=== Data extract ===
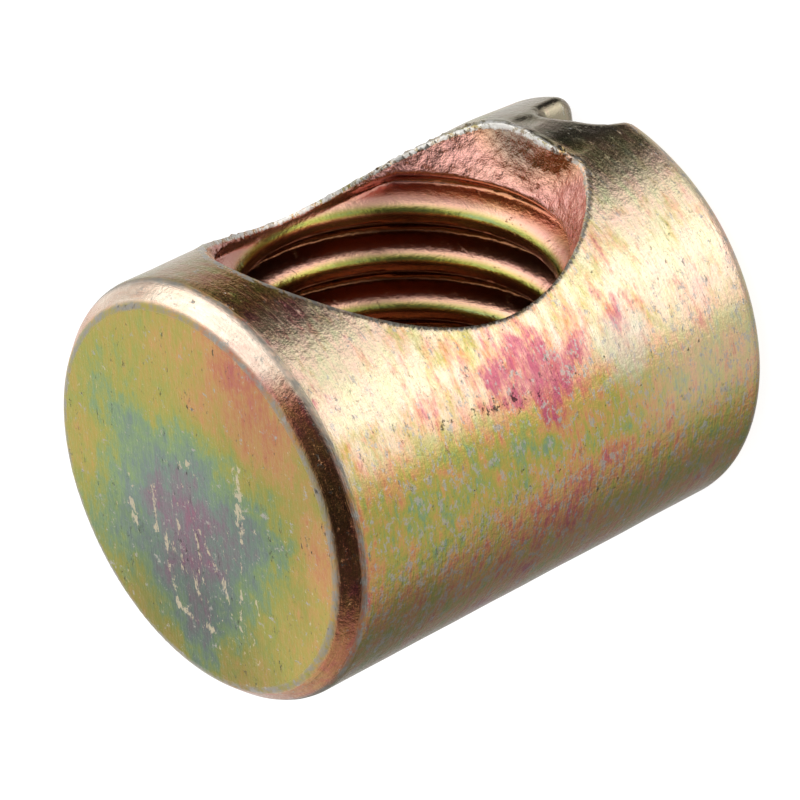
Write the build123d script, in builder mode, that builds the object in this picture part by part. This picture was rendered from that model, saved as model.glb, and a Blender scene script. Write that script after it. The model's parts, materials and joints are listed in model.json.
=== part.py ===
from build123d import *
import os
from math import radians, tan

# Barrel nut: a plain steel barrel with a blind threaded hole across it and a driver slot pressed into one end.
# It stands on its slotted end. +Z runs along the barrel to its plain end, with the origin on the
# axis at the slotted end. The hole's one mouth faces -Y, and the slot runs along Y. Sizes are in millimetres.

# The barrel
barrel_diameter = 12.0
barrel_length = 15.4
plain_bevel_height = 0.6
plain_bevel_width = 0.5
plain_bevel_blend = 0.3
slotted_edge_radius = 0.6

# The threaded hole, M10 coarse, kept as its plain tapping bore. It ends in the point that its drill left,
# inside the barrel's far wall.
bore_diameter = 8.5
bore_height = 7.8
bore_depth = 8.4
drill_point_angle = 118.0
mouth_diameter = 11.2
mouth_angle = 60.0

# The driver slot, pressed into the end with rounded lips
slot_width = 1.9
slot_depth = 1.6
slot_lip_radius = 0.45
slot_floor_radius = 0.4

# The wall between slot and hole, which the pressing has pushed flat into the mouth
pushed_wall = 1.1

barrel_radius = barrel_diameter / 2
bore_radius = bore_diameter / 2
mouth_radius = mouth_diameter / 2
mouth_depth = (mouth_radius - bore_radius) / tan(radians(mouth_angle / 2))
pushed_wall_height = slot_depth + pushed_wall
bore_end = bore_depth - barrel_radius
drill_point_depth = bore_radius / tan(radians(drill_point_angle / 2))

os.makedirs("parts", exist_ok=True)

# One tool for the bore, its mouth and its drill point, turned about the hole's own axis
with BuildPart() as hole_tool:
    with BuildSketch(Plane.YZ) as hole_half_section:
        with BuildLine():
            Polyline(
                (bore_end + drill_point_depth, bore_height),
                (bore_end, bore_height + bore_radius),
                (mouth_depth - barrel_radius, bore_height + bore_radius),
                (-barrel_radius, bore_height + mouth_radius),
                (-barrel_radius, bore_height),
                close=True,
            )
        make_face()
    revolve(axis=Axis((0, 0, bore_height), (0, 1, 0)))
    split(bisect_by=Plane.XY.offset(pushed_wall_height), keep=Keep.TOP)

with BuildPart() as barrel_nut:
    with BuildSketch(Plane.XZ) as barrel_half_section:
        with BuildLine():
            Polyline(
                (0, 0),
                (barrel_radius, 0),
                (barrel_radius, barrel_length - plain_bevel_height),
                (barrel_radius - plain_bevel_width, barrel_length),
                (0, barrel_length),
                close=True,
            )
        make_face()
        outer_corners = barrel_half_section.vertices().group_by(Axis.X)[1:]
        bevel_corners = [corner for group in outer_corners for corner in group if corner.Y > bore_height]
        fillet(bevel_corners, radius=plain_bevel_blend)
        slotted_corner = barrel_half_section.vertices().group_by(Axis.Y)[0].sort_by(Axis.X)[-1]
        fillet(slotted_corner, radius=slotted_edge_radius)
    revolve(axis=Axis.Z)

    # The slot's outline flares at its lips, so that they meet the end face in a smooth round
    with BuildSketch(Plane.XZ) as slot_section:
        with BuildLine() as slot_outline:
            lip = RadiusArc(
                (slot_width / 2 + slot_lip_radius, 0),
                (slot_width / 2, slot_lip_radius),
                slot_lip_radius,
            )
            wall = Line(lip @ 1, (slot_width / 2, slot_depth))
            Line(wall @ 1, (0, slot_depth))
            mirror(about=Plane.YZ)
            Line((-slot_width / 2 - slot_lip_radius, 0), lip @ 0)
        make_face()
        fillet(slot_section.vertices().group_by(Axis.Y)[-1], radius=slot_floor_radius)
    extrude(amount=barrel_radius, both=True, mode=Mode.SUBTRACT)

    add(hole_tool.part, mode=Mode.SUBTRACT)

barrel_nut.part.label = "barrel_nut"
export_step(barrel_nut.part, "parts/barrel_nut.step")
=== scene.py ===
import json

import bpy
import numpy as np
from mathutils import Matrix, Vector


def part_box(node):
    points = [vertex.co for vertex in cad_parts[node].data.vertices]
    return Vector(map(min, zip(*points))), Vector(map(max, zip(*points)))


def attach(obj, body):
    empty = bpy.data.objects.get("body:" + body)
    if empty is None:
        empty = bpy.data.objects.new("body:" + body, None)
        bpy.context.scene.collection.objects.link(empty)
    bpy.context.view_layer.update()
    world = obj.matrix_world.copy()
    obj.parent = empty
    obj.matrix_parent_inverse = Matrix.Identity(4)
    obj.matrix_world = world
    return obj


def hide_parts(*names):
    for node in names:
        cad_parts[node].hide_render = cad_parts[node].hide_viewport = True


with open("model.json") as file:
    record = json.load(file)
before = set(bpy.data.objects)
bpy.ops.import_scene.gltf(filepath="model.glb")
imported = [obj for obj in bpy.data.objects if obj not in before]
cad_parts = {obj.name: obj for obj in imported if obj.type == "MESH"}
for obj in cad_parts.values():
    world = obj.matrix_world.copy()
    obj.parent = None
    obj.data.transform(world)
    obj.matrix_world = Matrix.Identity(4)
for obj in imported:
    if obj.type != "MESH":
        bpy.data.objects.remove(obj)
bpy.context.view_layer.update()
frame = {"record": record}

MM = 0.001
NODE = "barrel_nut"
thread_mount = next(mount for mount in frame["record"]["mounts"] if mount["name"] == "cross_thread")

# Sizes in millimetres. The barrel and its bore come from the frame.
low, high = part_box(NODE)
RADIUS = high.x / MM
LENGTH = (high.z - low.z) / MM
BORE_RADIUS = thread_mount["dims"]["r_mm"]
BORE_HEIGHT = thread_mount["pos_m"][2] / MM
BORE_LENGTH = thread_mount["dims"]["length_mm"]

# The barrel's two ends
PLAIN_BEVEL_HEIGHT = 0.6
PLAIN_BEVEL_WIDTH = 0.5
PLAIN_BEVEL_BLEND = 0.14
PLAIN_FACE_BLEND = 0.05
SLOTTED_EDGE_RADIUS = 0.6

# The hole goes in at -Y, through a cone, and ends in a drill point
MOUTH_RADIUS = 5.6
MOUTH_SLOPE = np.tan(np.radians(60.0 / 2))
MOUTH_BLEND = 0.25
DRILL_POINT_SLOPE = np.tan(np.radians(118.0 / 2))
DRILL_POINT_BLEND = 0.1
BORE_END = BORE_LENGTH - RADIUS + (MOUTH_RADIUS - BORE_RADIUS) / MOUTH_SLOPE
HOLE_RIM_BLEND = 0.1
HOLE_REACH_OUTSIDE = 1.0
# The hole's field rises faster than a distance on the cone and the thread's flanks, and this evens that out
HOLE_FIELD_SCALE = np.cos(np.radians(35.0))

# The thread, M10 coarse: its crests stand at the tapping bore
THREAD_ROOT_RADIUS = 5.0
PITCH = 1.5
FLANK_SLOPE = np.tan(np.radians(60.0))
ROOT_FLAT = PITCH / 8
CREST_ROUND_TO_MOUTH = 0.4
THREAD_EDGE_ROUND = 0.08
CREST_AT_SLOT_SIDE = 3.125
THREAD_FADE_FROM_RIM = (0.1, 0.6)
THREAD_FADE_FROM_END = (0.6, 1.6)

# The driver slot, which is squeezed shallow and a little out of line where it leaves the barrel at -Y
SLOT_HALF_WIDTH = 0.95
SLOT_DEPTH = 1.6
SLOT_LIP_RADIUS = 0.45
SLOT_FLOOR_RADIUS = 0.4
SQUEEZE_FADE = (3.9, 5.7)
SQUEEZED_SLOT_X = (-1.0, -0.6, -0.2, 0.1, 0.4, 0.95)
SQUEEZED_SLOT_DEPTH = (0.8, 1.0, 1.2, 1.35, 1.45, 1.5)
SQUEEZED_SLOT_MIDDLE = 0.1
SQUEEZED_SLOT_WIDENING = 0.05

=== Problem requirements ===
Within the material above, transcribe exactly the lines that run from the line holding "# The slot's" through the line holding "obj.parent = empty".

=== Full solution ===
    # The slot's outline flares at its lips, so that they meet the end face in a smooth round
    with BuildSketch(Plane.XZ) as slot_section:
        with BuildLine() as slot_outline:
            lip = RadiusArc(
                (slot_width / 2 + slot_lip_radius, 0),
                (slot_width / 2, slot_lip_radius),
                slot_lip_radius,
            )
            wall = Line(lip @ 1, (slot_width / 2, slot_depth))
            Line(wall @ 1, (0, slot_depth))
            mirror(about=Plane.YZ)
            Line((-slot_width / 2 - slot_lip_radius, 0), lip @ 0)
        make_face()
        fillet(slot_section.vertices().group_by(Axis.Y)[-1], radius=slot_floor_radius)
    extrude(amount=barrel_radius, both=True, mode=Mode.SUBTRACT)

    add(hole_tool.part, mode=Mode.SUBTRACT)

barrel_nut.part.label = "barrel_nut"
export_step(barrel_nut.part, "parts/barrel_nut.step")
=== scene.py ===
import json

import bpy
import numpy as np
from mathutils import Matrix, Vector


def part_box(node):
    points = [vertex.co for vertex in cad_parts[node].data.vertices]
    return Vector(map(min, zip(*points))), Vector(map(max, zip(*points)))


def attach(obj, body):
    empty = bpy.data.objects.get("body:" + body)
    if empty is None:
        empty = bpy.data.objects.new("body:" + body, None)
        bpy.context.scene.collection.objects.link(empty)
    bpy.context.view_layer.update()
    world = obj.matrix_world.copy()
    obj.parent = empty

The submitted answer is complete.